L’après-midi bi-cromatique fondé par l’Autriche et la Pologne, dont les deux drapeaux rouges et blancs ont comme un air de famille, s’est terminé ainsi. Laissant place à la «grande affiche».
Le Bleu blanc rouge en plat principal
Le temps d’ajouter la couleur bleue aux débats pour former les étendards des deux rivales, le match de la soirée nous a offert une première mi-temps un peu déconcertante. Cette opposition entre deux équipes talentueuses a démontré des accès de faiblesse de part et d’autre dans la coordination.
Le sens du spectacle s’est invité d’entrée de jeu sous la forme d’une frappe de Frimpong pour les hommes au maillot orange, détournée par Maignant. Les intentions étaient claires. Chez les bleus aussi puisqu’ils ont riposté presque tout de suite par Griezman contraignant Verbruggen à concéder le corner. Ce sera le message de cette première mi-temps. Un échange de riposte, soit par des contres ou des débordements hollandais, soit par un jeu plus axial côté français. Les vice-champions du monde ont légèrement dominé mais ont tiré au but hors cadre comme avec Dembélé juste avant la demi-heure de jeu.
Le reste du match a été offensif, dans la lignée de ce qui a précédé, mais plus brouillon. On a pu assister à des duels plus intenses physiquement, mais à l’impact plus maladroit. Chez les Néerlandais, Dumfries, Depay se sont mis en évidence. Tandis que Kanté s’improvisait meneur de jeu par intermittence, Saliba se montrait très bon au replacement et en marquage individuel, sous le parrainage de la force tranquille d’Upamecano. Chez les entrants en fin de match, Giroud et Wheghorst ont livré un jeu tout en déviation pour leurs équipes respectives.

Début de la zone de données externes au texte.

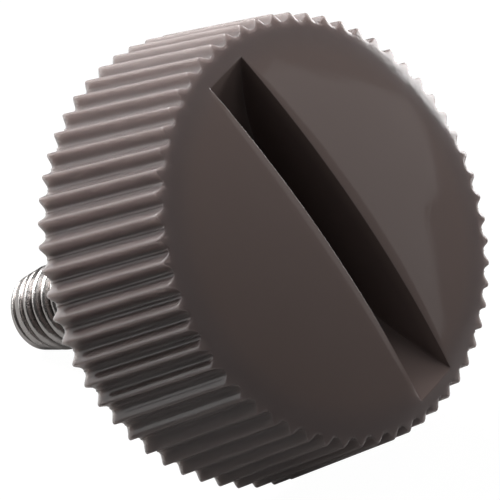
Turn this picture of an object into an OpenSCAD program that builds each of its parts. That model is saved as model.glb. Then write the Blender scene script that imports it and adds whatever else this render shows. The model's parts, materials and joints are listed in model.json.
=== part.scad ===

Le résultat au tableau d’affichage : 0-0. Un score surprenant qui apparaît pour la première fois depuis le début de la compétition. Issue d’un duel entre deux nations aux drapeaux bleu-blanc-rouge. Une disposition de coloris disposée à la verticale pour la France, à l’horizontale pour la Hollande. Une figuration qui est en parfait accord avec la verticalisation recherchée par les hommes de Didier Deschamps, tandis que ceux coachés par Ronald Koeman ont cherché à condenser le milieu de terrain en le quadrillant. Une guerre tactique qui a donné un aspect de losange ou parfois de triangle isocèle selon les déplacements de Rabiot. Avec dans le même temps des Hollandais formant une sorte d’hexagone – comble de l’ironie puisqu’il s’agit du surnom donné à la physionomie du territoire français en cartographie – perturbant le dispositif qui leur était opposé.
L’appartenance à un groupe en commun. Mais deux résultats dissemblables et une issue pas totalement imprévisible, mais pas très attendue non plus à l’origine. Les spéculations s’en trouvent relancées, tant personne n’a convaincu à 100%.
L’Autriche continuera à pratiquer un jeu vif mais épuisant ? Et la Pologne ? France et Pays-Bas joueront-ils encore au jeu des figures géométriques ?
L’Euro 2024 poursuit son chemin. Vivement la suite.
* Enseignant universitaire et analyste de football.